Exactly the lines from the one containing "shelf = tray() - rear_clearance()" through the one containing "obj.matrix_world = world" must be returned; include both ends and nothing else.

** START Data lines **

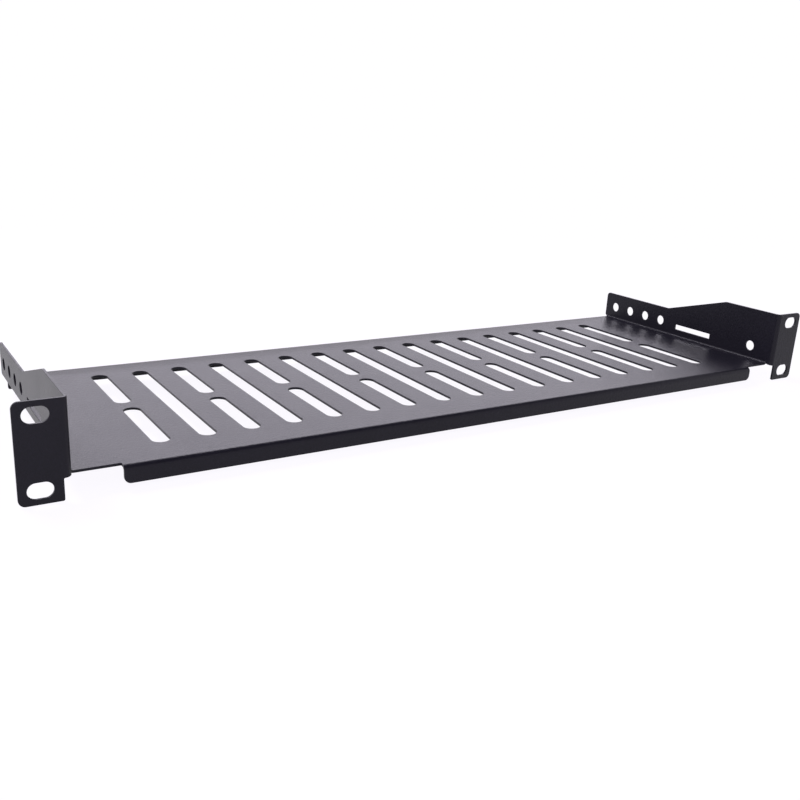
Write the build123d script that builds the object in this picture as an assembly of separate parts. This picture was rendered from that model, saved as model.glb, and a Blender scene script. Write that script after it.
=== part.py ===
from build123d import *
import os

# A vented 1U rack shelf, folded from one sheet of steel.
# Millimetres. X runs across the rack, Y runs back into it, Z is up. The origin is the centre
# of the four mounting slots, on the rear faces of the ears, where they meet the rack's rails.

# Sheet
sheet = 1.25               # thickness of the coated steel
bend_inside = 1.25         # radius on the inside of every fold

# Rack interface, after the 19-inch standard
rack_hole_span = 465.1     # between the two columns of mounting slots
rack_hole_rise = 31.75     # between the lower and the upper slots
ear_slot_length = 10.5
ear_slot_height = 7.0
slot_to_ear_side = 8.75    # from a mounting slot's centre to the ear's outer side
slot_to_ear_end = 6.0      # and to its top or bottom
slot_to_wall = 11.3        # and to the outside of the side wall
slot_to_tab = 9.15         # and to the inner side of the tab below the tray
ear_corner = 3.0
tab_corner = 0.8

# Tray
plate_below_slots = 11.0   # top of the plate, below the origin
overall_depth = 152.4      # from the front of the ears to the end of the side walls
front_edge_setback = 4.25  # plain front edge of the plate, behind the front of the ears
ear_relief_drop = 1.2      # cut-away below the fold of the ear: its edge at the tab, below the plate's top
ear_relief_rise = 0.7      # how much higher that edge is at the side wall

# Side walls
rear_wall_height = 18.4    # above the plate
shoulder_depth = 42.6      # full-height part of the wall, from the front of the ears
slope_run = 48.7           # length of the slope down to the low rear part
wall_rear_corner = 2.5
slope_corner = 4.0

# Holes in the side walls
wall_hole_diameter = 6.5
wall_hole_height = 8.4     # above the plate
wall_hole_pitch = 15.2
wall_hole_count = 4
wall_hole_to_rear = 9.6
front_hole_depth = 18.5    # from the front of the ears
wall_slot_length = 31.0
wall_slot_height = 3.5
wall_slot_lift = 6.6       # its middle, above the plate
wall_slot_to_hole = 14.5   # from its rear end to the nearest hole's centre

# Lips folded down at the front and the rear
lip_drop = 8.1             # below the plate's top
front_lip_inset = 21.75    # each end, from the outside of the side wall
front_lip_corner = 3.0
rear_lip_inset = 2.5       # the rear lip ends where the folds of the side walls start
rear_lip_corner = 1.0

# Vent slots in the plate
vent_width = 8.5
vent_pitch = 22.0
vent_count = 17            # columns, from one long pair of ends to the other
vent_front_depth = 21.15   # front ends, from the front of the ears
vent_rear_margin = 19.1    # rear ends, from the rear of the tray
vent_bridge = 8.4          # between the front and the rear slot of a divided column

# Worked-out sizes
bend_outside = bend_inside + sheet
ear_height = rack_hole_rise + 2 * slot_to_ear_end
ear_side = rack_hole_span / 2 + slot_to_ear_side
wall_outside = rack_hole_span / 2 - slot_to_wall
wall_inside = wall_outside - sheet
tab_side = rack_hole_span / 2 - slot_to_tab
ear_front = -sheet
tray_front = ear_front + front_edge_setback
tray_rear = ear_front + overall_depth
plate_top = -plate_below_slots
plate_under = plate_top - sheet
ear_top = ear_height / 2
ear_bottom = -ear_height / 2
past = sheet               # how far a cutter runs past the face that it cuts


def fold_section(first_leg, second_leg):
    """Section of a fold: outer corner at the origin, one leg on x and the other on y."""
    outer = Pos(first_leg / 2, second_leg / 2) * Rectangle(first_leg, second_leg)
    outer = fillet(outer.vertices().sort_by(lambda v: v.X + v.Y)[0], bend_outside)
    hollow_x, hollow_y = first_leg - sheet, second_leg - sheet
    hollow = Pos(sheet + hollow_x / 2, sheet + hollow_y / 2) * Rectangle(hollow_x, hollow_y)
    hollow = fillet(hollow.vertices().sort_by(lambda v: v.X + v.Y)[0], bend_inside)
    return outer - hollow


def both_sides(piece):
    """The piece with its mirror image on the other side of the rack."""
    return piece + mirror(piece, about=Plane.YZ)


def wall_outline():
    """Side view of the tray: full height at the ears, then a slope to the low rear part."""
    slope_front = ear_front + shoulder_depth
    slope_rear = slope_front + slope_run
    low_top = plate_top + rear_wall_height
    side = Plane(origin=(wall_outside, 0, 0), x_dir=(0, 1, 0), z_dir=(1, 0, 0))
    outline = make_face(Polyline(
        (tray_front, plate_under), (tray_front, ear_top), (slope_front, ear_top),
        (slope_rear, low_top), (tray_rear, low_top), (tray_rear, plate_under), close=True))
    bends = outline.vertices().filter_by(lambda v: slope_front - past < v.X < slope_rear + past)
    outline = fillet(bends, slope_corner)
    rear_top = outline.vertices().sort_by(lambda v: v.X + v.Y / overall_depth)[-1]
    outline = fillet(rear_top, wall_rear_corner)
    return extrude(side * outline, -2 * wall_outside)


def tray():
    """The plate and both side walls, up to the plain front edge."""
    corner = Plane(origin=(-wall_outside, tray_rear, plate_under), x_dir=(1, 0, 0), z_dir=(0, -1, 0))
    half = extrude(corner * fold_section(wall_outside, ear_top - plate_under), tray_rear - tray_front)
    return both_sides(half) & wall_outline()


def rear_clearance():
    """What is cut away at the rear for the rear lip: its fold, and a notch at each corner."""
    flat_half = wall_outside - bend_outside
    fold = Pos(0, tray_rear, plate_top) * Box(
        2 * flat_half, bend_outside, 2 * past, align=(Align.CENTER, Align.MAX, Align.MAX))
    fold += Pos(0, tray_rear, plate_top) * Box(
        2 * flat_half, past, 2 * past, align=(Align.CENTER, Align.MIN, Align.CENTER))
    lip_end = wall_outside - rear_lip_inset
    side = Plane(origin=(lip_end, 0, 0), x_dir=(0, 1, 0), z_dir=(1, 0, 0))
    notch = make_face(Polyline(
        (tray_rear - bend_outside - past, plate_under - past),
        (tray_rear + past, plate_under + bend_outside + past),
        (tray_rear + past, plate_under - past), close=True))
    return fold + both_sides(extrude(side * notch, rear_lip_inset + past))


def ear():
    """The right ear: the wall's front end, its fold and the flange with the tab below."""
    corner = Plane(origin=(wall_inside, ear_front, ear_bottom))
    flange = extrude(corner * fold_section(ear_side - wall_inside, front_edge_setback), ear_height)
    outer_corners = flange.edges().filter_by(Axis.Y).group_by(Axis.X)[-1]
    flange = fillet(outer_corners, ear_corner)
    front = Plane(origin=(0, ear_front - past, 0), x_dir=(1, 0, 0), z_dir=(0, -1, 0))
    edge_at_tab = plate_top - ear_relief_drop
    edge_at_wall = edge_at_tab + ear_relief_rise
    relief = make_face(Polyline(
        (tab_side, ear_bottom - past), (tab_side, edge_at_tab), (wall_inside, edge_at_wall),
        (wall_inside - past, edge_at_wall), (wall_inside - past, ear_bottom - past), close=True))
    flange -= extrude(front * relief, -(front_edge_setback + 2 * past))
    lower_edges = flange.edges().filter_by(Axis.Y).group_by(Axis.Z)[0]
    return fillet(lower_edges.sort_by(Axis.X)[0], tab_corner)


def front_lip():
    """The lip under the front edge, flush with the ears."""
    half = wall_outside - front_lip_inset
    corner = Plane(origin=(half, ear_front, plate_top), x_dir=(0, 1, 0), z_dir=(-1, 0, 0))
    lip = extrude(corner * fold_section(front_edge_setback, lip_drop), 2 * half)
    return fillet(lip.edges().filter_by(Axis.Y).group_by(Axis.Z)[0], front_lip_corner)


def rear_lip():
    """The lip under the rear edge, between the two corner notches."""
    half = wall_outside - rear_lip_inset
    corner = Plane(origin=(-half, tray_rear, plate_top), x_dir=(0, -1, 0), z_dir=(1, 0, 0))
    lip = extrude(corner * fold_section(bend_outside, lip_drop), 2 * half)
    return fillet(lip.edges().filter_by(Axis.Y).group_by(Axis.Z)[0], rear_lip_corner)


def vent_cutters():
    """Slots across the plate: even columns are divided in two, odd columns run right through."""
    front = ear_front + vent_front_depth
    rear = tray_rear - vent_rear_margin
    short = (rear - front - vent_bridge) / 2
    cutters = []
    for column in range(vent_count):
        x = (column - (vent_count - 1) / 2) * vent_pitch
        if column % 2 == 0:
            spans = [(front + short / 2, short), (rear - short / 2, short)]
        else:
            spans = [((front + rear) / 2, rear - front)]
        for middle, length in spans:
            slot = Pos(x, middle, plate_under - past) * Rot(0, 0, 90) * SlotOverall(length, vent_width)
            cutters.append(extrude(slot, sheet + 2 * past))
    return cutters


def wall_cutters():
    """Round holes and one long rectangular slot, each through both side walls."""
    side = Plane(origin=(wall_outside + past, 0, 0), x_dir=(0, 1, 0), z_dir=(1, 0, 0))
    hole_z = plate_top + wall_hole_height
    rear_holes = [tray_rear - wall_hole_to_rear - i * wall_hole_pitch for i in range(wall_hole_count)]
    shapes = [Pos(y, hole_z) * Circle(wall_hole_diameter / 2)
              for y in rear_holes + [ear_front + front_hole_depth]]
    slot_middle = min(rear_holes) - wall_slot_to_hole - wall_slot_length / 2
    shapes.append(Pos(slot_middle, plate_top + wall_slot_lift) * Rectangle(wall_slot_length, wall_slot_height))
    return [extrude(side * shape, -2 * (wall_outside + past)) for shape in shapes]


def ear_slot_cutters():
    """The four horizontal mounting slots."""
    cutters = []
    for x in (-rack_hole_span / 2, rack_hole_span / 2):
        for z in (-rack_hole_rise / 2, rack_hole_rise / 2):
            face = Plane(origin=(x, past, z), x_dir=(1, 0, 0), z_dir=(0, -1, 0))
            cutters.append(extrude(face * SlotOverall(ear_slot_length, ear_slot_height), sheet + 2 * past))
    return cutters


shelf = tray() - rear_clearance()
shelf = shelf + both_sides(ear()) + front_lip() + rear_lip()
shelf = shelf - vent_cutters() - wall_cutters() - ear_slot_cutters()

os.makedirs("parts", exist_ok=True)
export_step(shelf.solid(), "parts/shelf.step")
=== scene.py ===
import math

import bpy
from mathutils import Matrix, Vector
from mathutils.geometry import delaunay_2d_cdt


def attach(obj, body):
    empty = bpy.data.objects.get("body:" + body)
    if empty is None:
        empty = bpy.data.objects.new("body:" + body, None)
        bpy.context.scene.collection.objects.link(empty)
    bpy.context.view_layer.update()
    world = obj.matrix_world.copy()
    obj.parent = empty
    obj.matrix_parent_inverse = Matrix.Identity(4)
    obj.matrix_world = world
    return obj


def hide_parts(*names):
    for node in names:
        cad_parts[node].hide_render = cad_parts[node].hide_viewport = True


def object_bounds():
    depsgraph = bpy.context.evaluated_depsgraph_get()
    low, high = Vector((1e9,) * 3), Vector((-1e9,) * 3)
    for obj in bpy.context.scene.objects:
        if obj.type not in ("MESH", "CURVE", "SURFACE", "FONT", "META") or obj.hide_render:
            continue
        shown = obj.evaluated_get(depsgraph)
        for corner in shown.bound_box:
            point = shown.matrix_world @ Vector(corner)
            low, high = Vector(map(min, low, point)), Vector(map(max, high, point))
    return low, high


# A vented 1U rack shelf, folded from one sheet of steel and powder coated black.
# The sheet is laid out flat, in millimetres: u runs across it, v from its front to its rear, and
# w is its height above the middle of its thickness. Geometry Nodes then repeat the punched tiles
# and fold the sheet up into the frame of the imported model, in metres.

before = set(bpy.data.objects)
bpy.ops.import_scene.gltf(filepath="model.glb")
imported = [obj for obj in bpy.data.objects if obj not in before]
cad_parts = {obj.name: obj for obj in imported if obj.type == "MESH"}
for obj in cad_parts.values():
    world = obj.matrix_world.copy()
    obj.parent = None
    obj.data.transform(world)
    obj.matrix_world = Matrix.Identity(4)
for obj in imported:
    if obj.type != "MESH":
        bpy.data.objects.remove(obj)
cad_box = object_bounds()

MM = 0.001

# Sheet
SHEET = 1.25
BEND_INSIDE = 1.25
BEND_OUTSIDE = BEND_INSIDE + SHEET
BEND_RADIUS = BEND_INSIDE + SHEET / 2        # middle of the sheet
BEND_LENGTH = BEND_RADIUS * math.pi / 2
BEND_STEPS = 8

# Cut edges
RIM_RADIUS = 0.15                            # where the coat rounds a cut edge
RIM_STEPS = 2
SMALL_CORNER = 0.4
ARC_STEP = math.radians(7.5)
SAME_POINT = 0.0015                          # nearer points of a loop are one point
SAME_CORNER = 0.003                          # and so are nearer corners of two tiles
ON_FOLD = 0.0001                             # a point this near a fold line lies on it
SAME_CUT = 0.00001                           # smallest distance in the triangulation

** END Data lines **

■ **Written answer**:
shelf = tray() - rear_clearance()
shelf = shelf + both_sides(ear()) + front_lip() + rear_lip()
shelf = shelf - vent_cutters() - wall_cutters() - ear_slot_cutters()

os.makedirs("parts", exist_ok=True)
export_step(shelf.solid(), "parts/shelf.step")
=== scene.py ===
import math

import bpy
from mathutils import Matrix, Vector
from mathutils.geometry import delaunay_2d_cdt


def attach(obj, body):
    empty = bpy.data.objects.get("body:" + body)
    if empty is None:
        empty = bpy.data.objects.new("body:" + body, None)
        bpy.context.scene.collection.objects.link(empty)
    bpy.context.view_layer.update()
    world = obj.matrix_world.copy()
    obj.parent = empty
    obj.matrix_parent_inverse = Matrix.Identity(4)
    obj.matrix_world = world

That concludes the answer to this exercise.